We see that in the appointment of Stephen Bannon as a senior strategic aide to president-elect Trump — an appointment, Jared, that you evidently delayed announcing until the end of Shabbat. Did you really think that waiting until sundown would obviate the sin of elevating someone who has published anti-Semitic, anti-immigrant, anti-Muslim, anti-feminist writing on Breitbart News?

Bad enough, Ivanka, that you used your speech at the Republican National Convention and your appearance with your father on national television to hawk your own wares. I assume that by now you’ve recognized the danger in treating civic duties as marketing opportunities.

Far more serious and consequential is the fact that the Trump family is resisting disentangling its far-flung business empire from the reigns of political power once Donald Trump is inaugurated in January. This is not just a concern of sour-grapes liberals — no less than the Wall Street Journal stated bluntly: “Mr. Trump’s best option is to liquidate his stake in the company.”

It should be obvious to you two why this is essential to the proper functioning of American democracy, to the potential success of the Trump administration — and to counteract the inevitable accusations that Jewish monied interests control the strings of the most powerful office in the world.

The president-elect has said that he intends to give control of the Trump Organization and the more than 500 limited liability companies through which he owns his assets to you, Ivanka, and your brothers Donald Jr. and Eric. But he will still be associated with his businesses, because you — his family — are hardly independent from him. Even if as president your father does not directly manage his businesses, he’ll continue to own them, and you and your brothers will be involved in real estate deals and naming rights and other activities across the globe.

Everything you do will be subject to scrutiny. As the New York Times noted about your father: “The conflicts between his private interests and his public role will be impossible to untangle.”

And that will inevitably give rise to grave political consequences, opening up your father’s administration to very real charges of corruption and inside dealing, of using government to enhance a private interest — of doing everything he accused Hillary Clinton of doing, but this time, there will be a lot more proof. Remember, presidents can face litigation in private matters. If you think everyone from the New York State Attorney General to defrauded Trump University students were willing to sue your father when he was just another rich guy, imagine how huge a target he will be in the White House.

Layer on top of these manifest potential conflicts the prospect of your own political entanglements — the hints that Jared is figuring out how to skirt federal anti-nepotism rules to become an official advisor to the president, or the suggestions that Ivanka will effectively act as First Lady as her step-mother stays home in Manhattan or Miami — and the situation becomes even messier.

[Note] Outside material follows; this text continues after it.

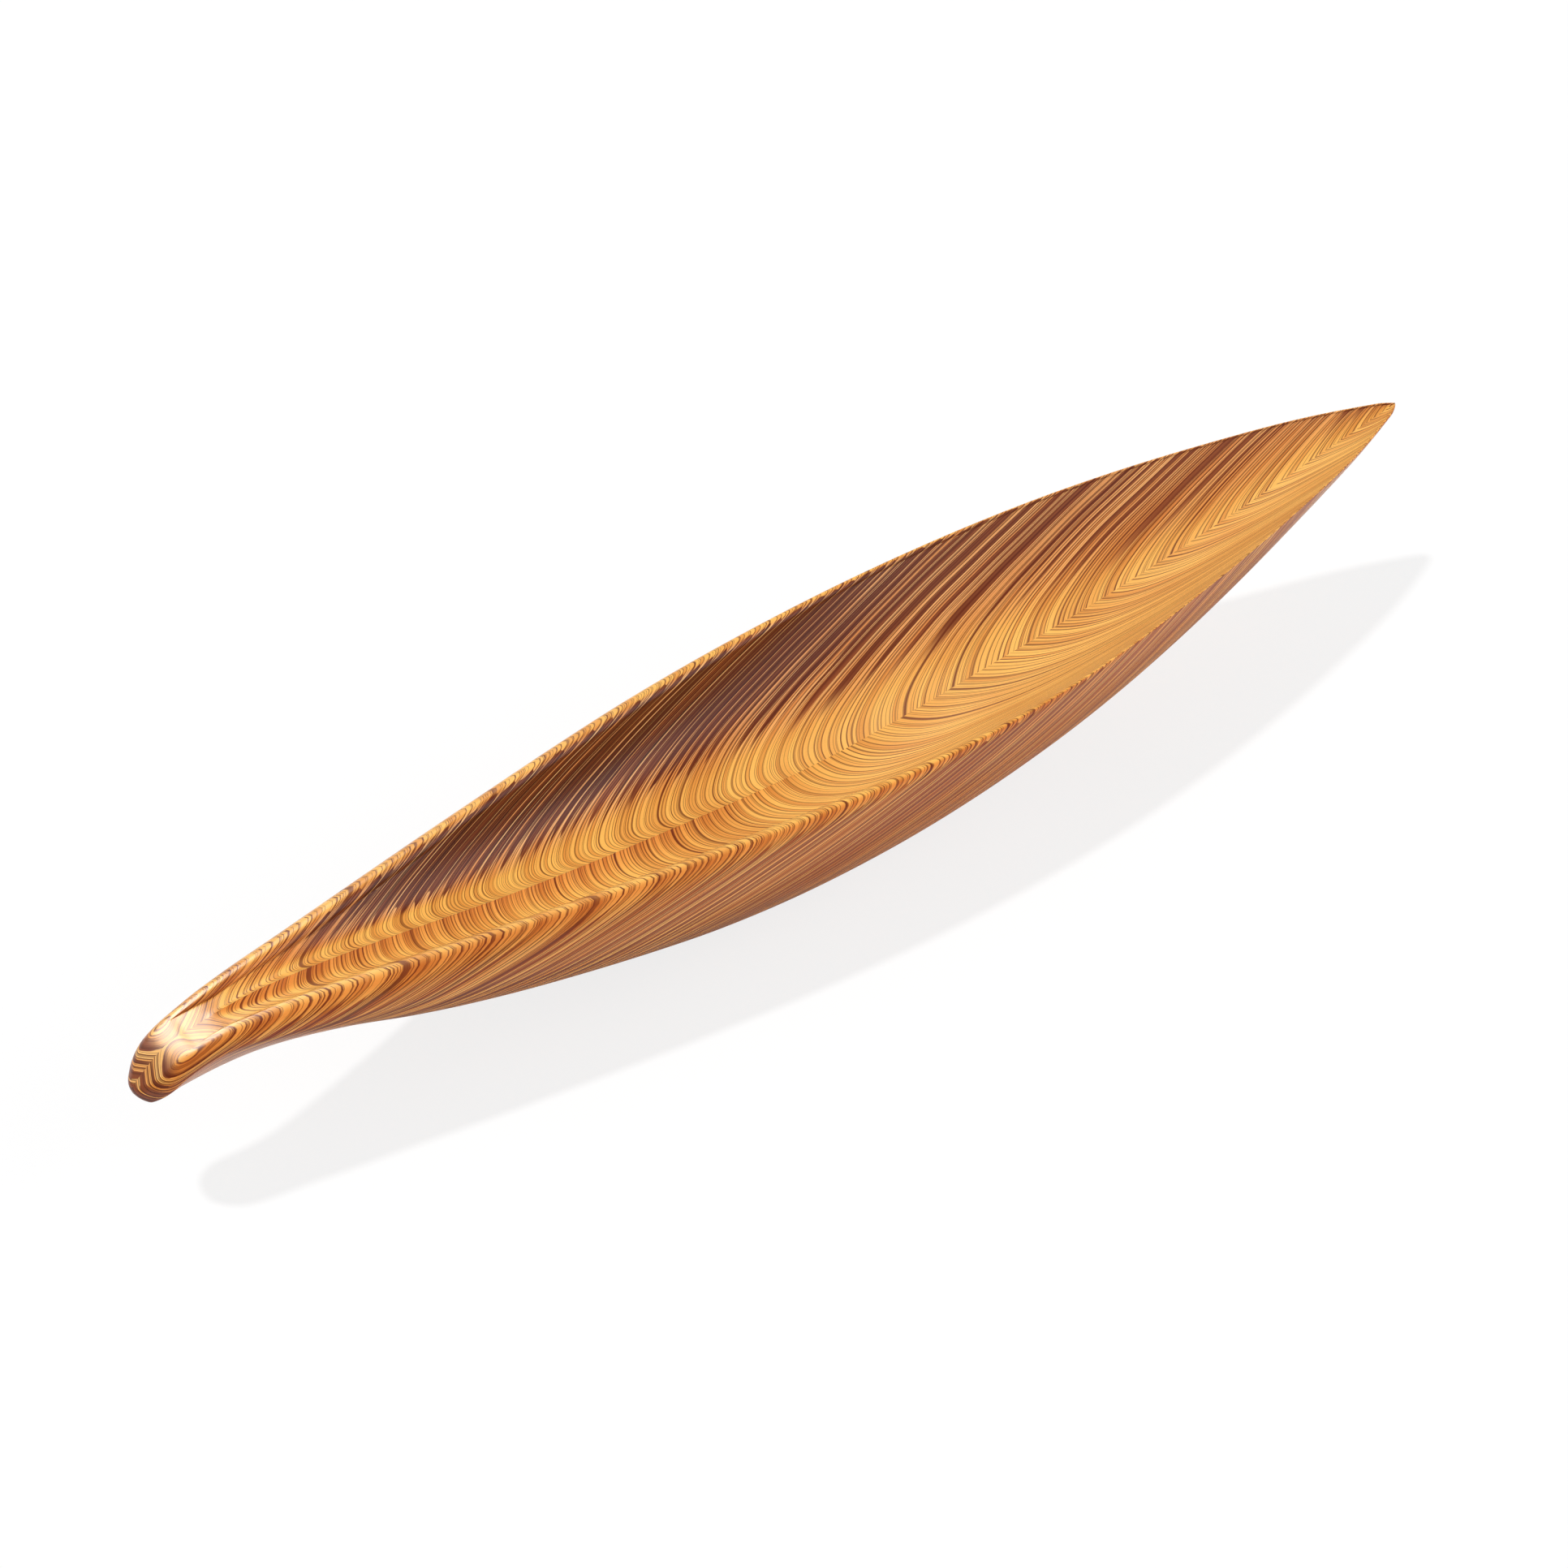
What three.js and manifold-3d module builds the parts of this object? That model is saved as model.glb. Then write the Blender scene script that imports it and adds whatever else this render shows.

Given the ability that a few anti-Semitic trolls have to infiltrate and denigrate public discourse, it may only be a matter of time before they turn on you. I say this with no predictive knowledge, or any pleasure, but because I already see such sentiment bubbling up on decrying “Trump’s associations with Jews.” If the new president doesn’t fulfill all of his outlandish promises, if he doesn’t build that wall and deport millions and cancel foreign deals and so on, some of his supporters will look to assign blame. And some of his supporters were folks like the Ku Klux Klan, which endorsed him. Might they think the worst of powerful Jews like yourself? Why, yes they might.

Anti-Semitism is not the fault of the victim, and Jews shouldn’t be held accountable for awful things that other people say and do about us. But in those rare instances when we hold positions of great power, we should be mindful of the responsibility that entails and do our best not to provoke anti-Semitism or any other sort of ugly behavior.

Jared and Ivanka, you have an extraordinary opportunity to do what is right for America and what is right for American Jews. If you insist that the new president forcefully and repeatedly denounce the anti-Semitism evoked in his name, and if you persuade him to truly separate his business interests from his elected office — which he long ago pledged to do — then you will have helped him run a cleaner, more respectable and more tolerant government. And you will help your own people in the process.